Я сел рядом с матерью. В полумраке комнаты был слышен лишь шум трясущегося холодильника. Впервые в жизни я заметил, что тоже пью кофе маленькими глотками. На экране какие-то люди, сидя за круглым столом, говорили о чем-то между собой.
- Мне очень плохо, мама.
Не повернув головы, она кивнула и положила полноватую для своей сухощавой фигуры руку мне на колено. Мы продолжали смотреть на горячо и беззвучно спорящих о чем-то людей. Они широко открывали рот, напыщенно покачивали головами, выражая свое несогласие, и поднимали руки, словно обращались к народу с трибуны. Мама все так же внимательно смотрела на экран. Не знаю, интересовало ли ее это на самом деле, или она просто хотела понять что-то, найти свой постепенно утраченный разум. Мама выпила кофе и протянула мне пустую чашку, не отрывая взгляда от экрана.
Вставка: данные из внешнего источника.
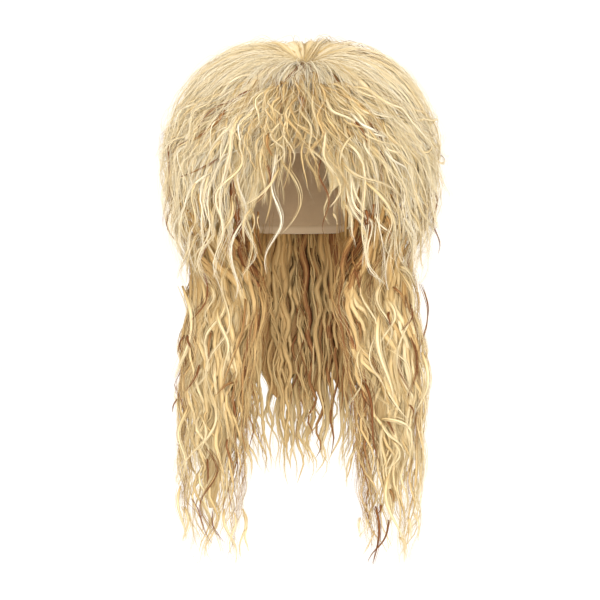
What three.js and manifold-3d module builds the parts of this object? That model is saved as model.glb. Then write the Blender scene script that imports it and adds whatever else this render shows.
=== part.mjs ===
// A mullet wig: a stretch net cap that carries a teased crown, a fringe, flared side layers,
// two long wavy tresses that come forward over the shoulders, and a long back.
// Millimetres, +Z up. The face looks along -Y and the wearer's left is +X. The origin is the
// inside top of the cap, where the crown of the head touches it.
import * as THREE from "three";
import { mergeVertices } from "three/addons/utils/BufferGeometryUtils.js";
import Module from "manifold-3d";

const wasm = await Module();
wasm.setup();

// The head and the cap on it
const headWidth = 154;
const headDepth = 194;
const headRise = 98; // from the widest level of the head up to its crown
const headFall = 170; // how slowly the head narrows below its widest level
const capWall = 1.6;
const capDepth = 150; // from the crown down to the edge at the nape
const seatGap = 0.4; // between two pieces that touch

// The puff: the teased form that the crown, fringe and side layers share
const topVolume = 82;
const sideVolume = 82;
const frontVolume = 36;
const backVolume = 50;
const puffLevel = 60; // how far below the crown of the head the puff is widest
const puffFall = 255; // how slowly the puff narrows below its widest level
const puffShift = 4; // the styling leans to the wearer's left
const topPower = 2.2; // how square its top is; 2 is round
const whorlTilt = 26; // degrees forward of straight up
const whorlTurn = 4; // degrees towards the wearer's left
const whorlReach = 17; // degrees
const whorlDip = 0.13; // share of the puff's radius
const lockWidth = 36; // of a lock of hair at its widest, which the layers take shares of
const lockRise = 5; // how far a lock of the puff stands out of the form under it
const lengthRise = 7; // how far a lock of the long lengths stands out

// Where the layers part from each other
const fringeTop = 26;
const fringeHalfAngle = 28;
const fringeRoot = 66; // below the crown of the head
const fringeTip = 132;
const sideTop = 8; // below the crown of the head
const sideEndAngle = 118;
const sideRoot = 166;
const sideTip = 212;
const backRoot = 160;
const backTip = 206;
const faceHalfWidth = 64;
const faceArchTop = 46; // below the crown of the head
const tipFlick = 16; // how far the tips of the side layers stand away
const rootTuck = 2; // how far below a layer's upper edge its locks start
const backLap = 4; // degrees that the back's locks start past the side layers' edge

// The long lengths
const tressTop = 95; // below the crown of the head
const tressReach = 540;
const tressOffset = 27; // outwards from the side of the head to the middle of a tress
const tressWidth = 88;
const tressForward = 70;
const tressDepth = 50;
const tressCoreEnd = 0.93;
const maneTop = 105;
const maneReach = 470;
const maneWidth = 224;
const maneBack = 32; // from the back of the head out to the middle of the mane
const maneDepth = 50;
const maneCoreEnd = 0.92;
const endTaper = 0.6; // how much of its size a core loses towards its end
const waveLength = 86;
const waveSwing = 7;

const degree = Math.PI / 180;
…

- Ма, Клара погибла. Она была за рулем и попала в аварию.
Мама отвлеклась от передачи: ее всегда интересовали новости о смерти и болезнях людей, даже если она знала их только понаслышке, или не знала вовсе. Она сняла руку с моего колена и сцепила ладони.
- Ты меня слышишь, ма? Клара погибла.
- Ты так ее любил, – сказала она.
- Очень.
- Жалость-то какая, – мама оперлась на мое колено. Она поднесла ладонь к моему лицу и ласково погладила по щеке, словно сопереживая мне. Мама сильно изменилась с тех пор, как заболела; она перестала быть сухой и сдержанной; теперь она была ласковой, почти нежной, и сама искала телесного прикосновения, человеческого тепла, уверенности в том, что любой, кто бы он ни был, пришел сюда с миром. – Ты ведь так любил эту девушку.
- Ты помнишь ее?
- Конечно, помню. Как же мне не помнить?
- Она была очень ласкова с тобой.
- Да, верно, – мама на секунду прикрыла глаза.
Я бы многое отдал, лишь бы узнать, кого она помнит, какие образы мелькают в ее голове. Когда мама снова открыла глаза, ее остекленевший взгляд уже ничего не выражал; казалось, ее глаза жили сами по себе.
- Нет, мама, Клары уже нет, – снова сказал я.
- Не переживай, она вернется. Как ей не вернуться? – Мама снова повернулась к экрану, и больше не разговаривала со мной. В конце концов, я снова надел на нее наушники, но она, похоже, даже не заметила. Я сидел рядом с ней, пока не услышал, как сестра вставила ключ в замок.